Consequence (what the outcome is)

  1. Unexpected cost, lost productivity – major impact
  2. Reduced operational capability, some lost productivity – insignificant
  3. Reputational damage, loss of trust, loss of customers – catastrophic
  4. Rework, remedial action, reduced confidence in systems – major inconvenience
  5. Inaccurate decision making, faulty planning – minor impact

Including a scoring system in risk management frameworks will generally help provide some relevance to the set of risks. The scoring will allow you to assess which risks need treatment, which need a watching brief and which can be discarded as too trivial. From this you can prioritise the risks that require preventive work or ongoing monitoring.

The method used for scoring is usually a simple calculation of Likelihood (estimated for each risk) multiplied by a rating for the Consequence (based on how serious the outcome) to produce an overall value. A rating of 1 to 5 in each case is common (with 1 being least likely / lowest impact and 5 being almost certain / catastrophic impact). The resulting score will set a guide for the priority of each risk how quickly the risk needs to be dealt with.

How granular you get with calculating a meaningful score, or how you group ranges of scores, is entirely up to you. The financial cost to the company is often a factor that is included in the consequence rating, for instance. Developing a methodology that provides clarity is key to deciding which risks merit focus and how quickly they should be dealt with.

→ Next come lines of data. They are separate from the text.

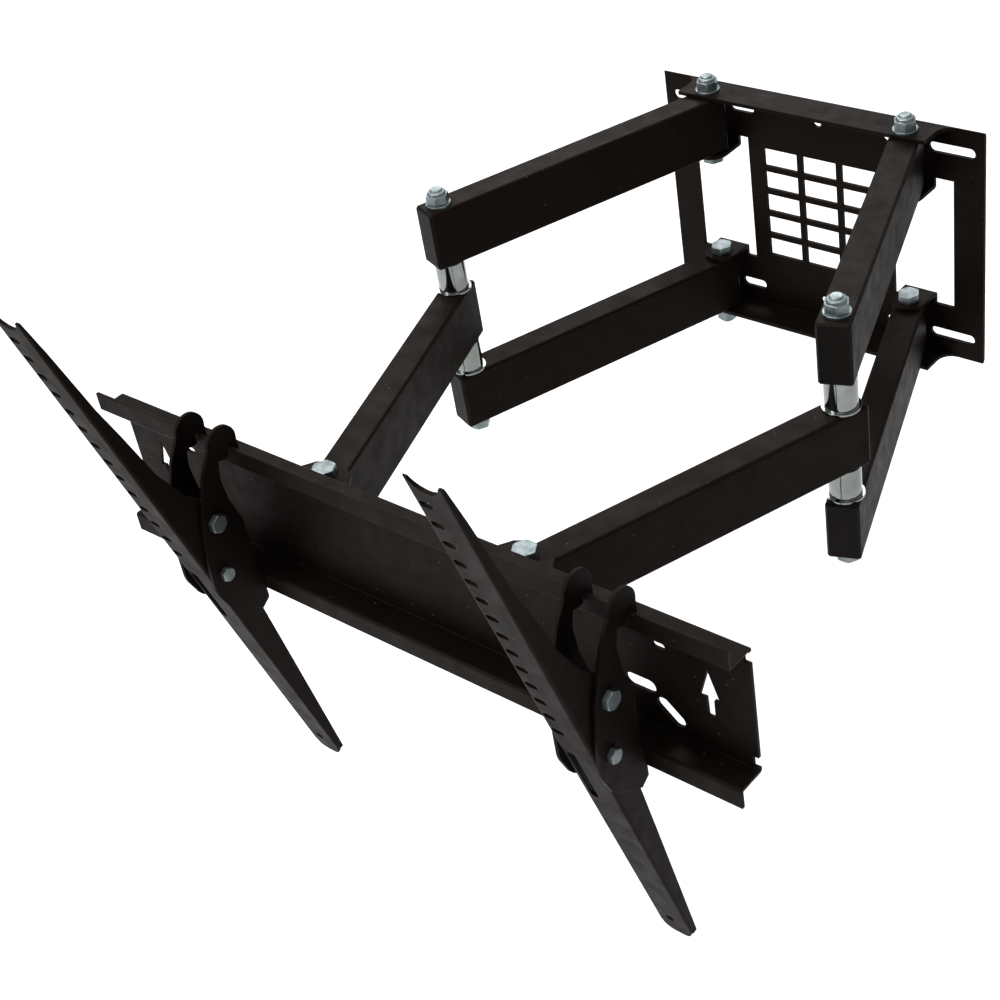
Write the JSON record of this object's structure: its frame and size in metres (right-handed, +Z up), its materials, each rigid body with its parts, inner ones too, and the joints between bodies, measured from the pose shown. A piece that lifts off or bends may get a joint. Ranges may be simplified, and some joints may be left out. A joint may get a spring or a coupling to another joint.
{
  "type": "full motion tv wall mount",
  "caption": "Wall plate with two folding double arms, a cross rail and two sliding, tilting TV brackets hooked over it.",
  "frame": {"origin": "centre of the wall-bolt slot pattern, on the back face of the wall plate", "axes": "+Z up, +Y into the wall, -Y towards the television, +X to the right seen from the television side"},
  "size_m": [0.452, 0.5362, 0.3993],
  "materials": {
    "powder_coat": "fine textured black powder coat",
    "chrome": "polished chrome plate",
    "zinc": "bright zinc plate",
    "cap_plastic": "matt black plastic"
  },
  "bodies": {
    "wall": {"wall_plate": "powder_coat", "wall_pivot_bolts": "zinc", "wall_pivot_washers": "zinc", "wall_pivot_nuts": "zinc"},
    "rail": {"front_rail": "powder_coat", "left_rail_clevis": "powder_coat", "right_rail_clevis": "powder_coat", "rail_pivot_bolts": "zinc", "rail_pivot_nuts": "zinc"},
    "left_rear_arms": {"left_upper_rear_arm": "powder_coat", "left_lower_rear_arm": "powder_coat", "left_upper_rear_arm_cap": "cap_plastic", "left_lower_rear_arm_cap": "cap_plastic", "left_elbow_upper_sleeve": "chrome", "left_elbow_lower_sleeve": "chrome", "left_elbow_bolt": "zinc", "left_elbow_washers": "zinc", "left_elbow_nut": "zinc"},
    "left_front_arm_body": {"left_front_arm": "powder_coat", "left_front_arm_cap": "cap_plastic"},
    "left_hook": {"left_hook_bracket": "powder_coat", "left_tilt_bolt": "zinc", "left_lock_bolt": "zinc", "left_tilt_nuts": "zinc"},
    "left_tv": {"left_tv_bracket": "powder_coat"},
    "right_rear_arms": {"right_upper_rear_arm": "powder_coat", "right_lower_rear_arm": "powder_coat", "right_upper_rear_arm_cap": "cap_plastic", "right_lower_rear_arm_cap": "cap_plastic", "right_elbow_upper_sleeve": "chrome", "right_elbow_lower_sleeve": "chrome", "right_elbow_bolt": "zinc", "right_elbow_washers": "zinc", "right_elbow_nut": "zinc"},
    "right_front_arm_body": {"right_front_arm": "powder_coat", "right_front_arm_cap": "cap_plastic"},
    "right_hook": {"right_hook_bracket": "powder_coat", "right_tilt_bolt": "zinc", "right_lock_bolt": "zinc", "right_tilt_nuts": "zinc"},
    "right_tv": {"right_tv_bracket": "powder_coat"}
  },
  "joints": [
    {"name": "extend", "type": "hinge", "parent": "wall", "child": "left_rear_arms", "pos_m": [-0.074, -0.017, 0], "axis": [0, 0, 1], "range_deg": [-60, 17]},
    {"name": "left_elbow", "type": "hinge", "parent": "left_rear_arms", "child": "left_front_arm_body", "pos_m": [-0.1448, -0.21152, 0], "axis": [0, 0, 1], "range_deg": [-34, 120]},
    {"name": "left_rail_pivot", "type": "hinge", "parent": "left_front_arm_body", "child": "rail", "pos_m": [-0.074, -0.40603, 0], "axis": [0, 0, 1], "range_deg": [-60, 17]},
    {"name": "right_shoulder", "type": "hinge", "parent": "wall", "child": "right_rear_arms", "pos_m": [0.074, -0.017, 0], "axis": [0, 0, 1], "range_deg": [-17, 60]},
    {"name": "right_elbow", "type": "hinge", "parent": "right_rear_arms", "child": "right_front_arm_body", "pos_m": [0.1448, -0.21152, 0], "axis": [0, 0, 1], "range_deg": [-120, 34]},
    {"name": "left_hook_slide", "type": "slide", "parent": "rail", "child": "left_hook", "axis": [1, 0, 0], "range_m": [-0.084, 0.084]},
    {"name": "right_hook_slide", "type": "slide", "parent": "rail", "child": "right_hook", "axis": [1, 0, 0], "range_m": [-0.115, 0.053]},
    {"name": "tilt", "type": "hinge", "parent": "left_hook", "child": "left_tv", "pos_m": [-0.124, -0.46203, 0.0135], "axis": [1, 0, 0], "range_deg": [-20, 0]},
    {"name": "right_tilt", "type": "hinge", "parent": "right_hook", "child": "right_tv", "pos_m": [0.155, -0.46203, 0.0135], "axis": [1, 0, 0], "range_deg": [-20, 0]}
  ],
  "couplings": [
    {"joint": "left_elbow", "follows": "extend", "ratio": -2},
    {"joint": "left_rail_pivot", "follows": "extend", "ratio": 1},
    {"joint": "right_shoulder", "follows": "extend", "ratio": -1},
    {"joint": "right_elbow", "follows": "extend", "ratio": 2},
    {"joint": "right_tilt", "follows": "tilt", "ratio": 1}
  ]
}
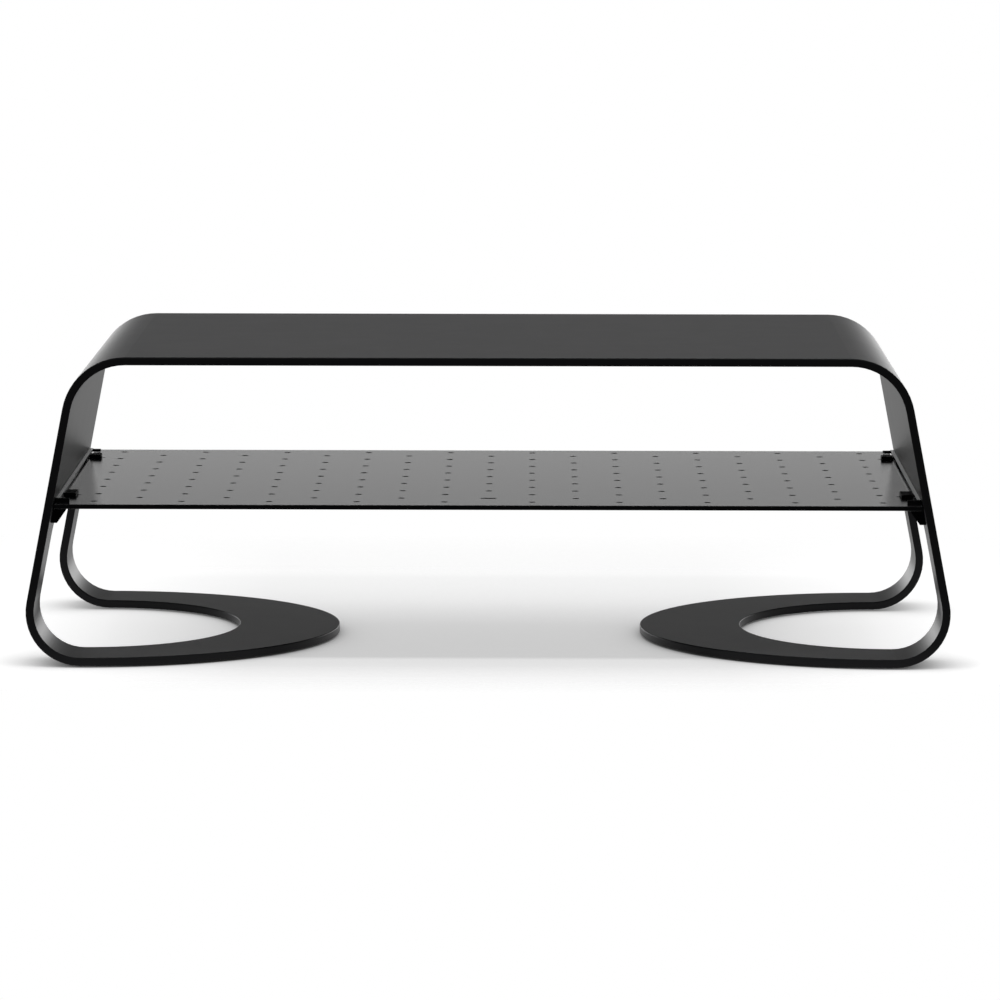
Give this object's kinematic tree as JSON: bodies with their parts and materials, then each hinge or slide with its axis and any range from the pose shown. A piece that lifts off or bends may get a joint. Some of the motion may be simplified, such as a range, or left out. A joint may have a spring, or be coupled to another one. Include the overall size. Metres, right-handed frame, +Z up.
{
  "type": "monitor riser stand",
  "caption": "Bent steel ribbon riser with a raised top, leaning legs, cut-out feet and a perforated slide-out shelf.",
  "frame": {"origin": "centre of the footprint at desk level, on the underside of the foot pads", "axes": "+X to the right seen from the front, +Y to the back, +Z up"},
  "size_m": [0.4998, 0.246, 0.169],
  "materials": {
    "frame_coat": "satin powder coat",
    "shelf_coat": "satin powder coat",
    "bracket_coat": "satin powder coat",
    "screw_steel": "black oxide",
    "glide_tape": "matte",
    "pad_silicone": "matte",
    "catch_nylon": "fine matte texture",
    "retainer_steel": "bright spring steel"
  },
  "bodies": {
    "frame": {"riser_frame": "frame_coat", "left_bracket": "bracket_coat", "right_bracket": "bracket_coat", "left_bracket_screws": "screw_steel", "right_bracket_screws": "screw_steel", "left_glide_strip": "glide_tape", "right_glide_strip": "glide_tape", "left_rear_hold_down": "catch_nylon", "right_rear_hold_down": "catch_nylon", "left_front_foot_pad": "pad_silicone", "left_rear_foot_pad": "pad_silicone", "left_toe_foot_pad": "pad_silicone", "right_front_foot_pad": "pad_silicone", "right_rear_foot_pad": "pad_silicone", "right_toe_foot_pad": "pad_silicone"},
    "shelf": {"shelf_panel": "shelf_coat", "left_front_stop": "catch_nylon", "right_front_stop": "catch_nylon"},
    "left_front_catch": {"left_front_catch": "catch_nylon", "left_front_catch_retainer": "retainer_steel"},
    "left_rear_catch": {"left_rear_catch": "catch_nylon", "left_rear_catch_retainer": "retainer_steel"},
    "right_front_catch": {"right_front_catch": "catch_nylon", "right_front_catch_retainer": "retainer_steel"},
    "right_rear_catch": {"right_rear_catch": "catch_nylon", "right_rear_catch_retainer": "retainer_steel"}
  },
  "joints": [
    {"name": "shelf_slide", "type": "slide", "parent": "frame", "child": "shelf", "axis": [0, -1, 0], "range_m": [0, 0.25]},
    {"name": "left_front_catch_slide", "type": "slide", "parent": "shelf", "child": "left_front_catch", "axis": [1, 0, 0], "range_m": [0, 0.0026]},
    {"name": "left_rear_catch_slide", "type": "slide", "parent": "shelf", "child": "left_rear_catch", "axis": [1, 0, 0], "range_m": [0, 0.0026]},
    {"name": "right_front_catch_slide", "type": "slide", "parent": "shelf", "child": "right_front_catch", "axis": [-1, 0, 0], "range_m": [0, 0.0026]},
    {"name": "right_rear_catch_slide", "type": "slide", "parent": "shelf", "child": "right_rear_catch", "axis": [-1, 0, 0], "range_m": [0, 0.0026]}
  ]
}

Armed with details of the scores and where the risks fit in terms of priority, suitable mitigations can be created. This is usually about controlling the risk; elimination is not always possible. Continuing with the same 5 examples, here is the list of possible mitigations and/or remediation that could apply to each risk:

Mitigations (how to reduce the likelihood or consequence)

  1. Construct a security framework – reduce the chance of system breach
  2. Deploy backup systems – provide failover/redundant options
  3. Develop awareness of internal vulnerabilities – increase knowledge of data loss causes
  4. Encourage a change control mindset – introduce governance
  5. Consider developing a data strategy – improve understanding of the value of data

Much of the treatment of risks involves the construction of preventive measures or raising awareness or a combination of both.

Larger organisations may already have several strong preventive measures in place, especially if you operate in a heavily regulated industry. For the more significant risks this could involve a company Security Policy, Incident Response plans, Service Management measures, education activities and a host of related policies.

SMEs will generally have less onerous solutions, but your approach to which and how many to construct should still use the Likelihood and Consequence ratings as guidance.

Remember – prevention is better than cure, especially if the cure kills the patient!

Final Words

The technology risks shown above illustrate the type of work that needs to be done in this area. However, the major risks for your company will not be about technology only. You must take a collective approach to identifying and managing risks. Multiple business areas will be required to contribute to the creation of your company Risk Register, Risk Management framework and in building a robust set of mitigations.

Yes, it all sounds boring to begin with, but the more thought you apply to the topic, the more relevant it becomes (even if it never really becomes exciting!). The trick is not to overdo it, otherwise the risk is you spend all your time worrying about risks and not enough on what your business is designed to do!